Phase Matching Free Sensing with Undetected Light Using a Nonlinear Thin-Film Metasurface
Toby Severs Millard, Nathan Gemmell, Ross C. Schofield, Mohsen Rahmani, Alex S. Clark, Chris C. Phillips, Rupert F. Oulton

TL;DR
This paper demonstrates a novel sensing technique using undetected light via nonlinear metasurfaces, enabling ultrafast, phase-matching-free measurements with potential applications in quantum and classical sensing.
Contribution
It introduces a new method for classical sensing with undetected light using nonlinear metasurfaces and provides a theoretical model for system visibility considering bidirectional scattering.
Findings
Theoretical model accurately predicts visibility based on transmission.
Spectral analysis reveals total dispersion within the interferometer.

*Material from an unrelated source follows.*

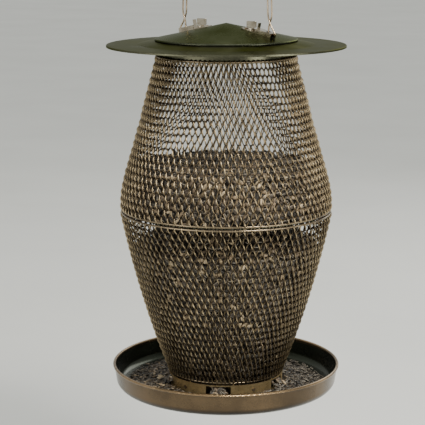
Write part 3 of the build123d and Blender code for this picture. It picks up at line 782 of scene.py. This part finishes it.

Demonstrates potential for ultrafast sensing with undetected photons.
Abstract
In this article, we report classical sensing with undetected light using octave spanning stimulated four-wave mixing from a plasmonic metasurface. The bidirectional nonlinear scattering due to inherent reflections from such thin nonlinear materials modifies their operation within a nonlinear interferometer. The theoretical model for visibility accounting for such bidirectionality as well as pulsed illumination accurately predicts visibility in the system as a function of transmission in the near-infrared seed (idler) arm. Spectrally resolving the visible signal emission evaluates the total dispersion within the interferometer, highlighting the prospect of ultrafast sensing with undetected photons.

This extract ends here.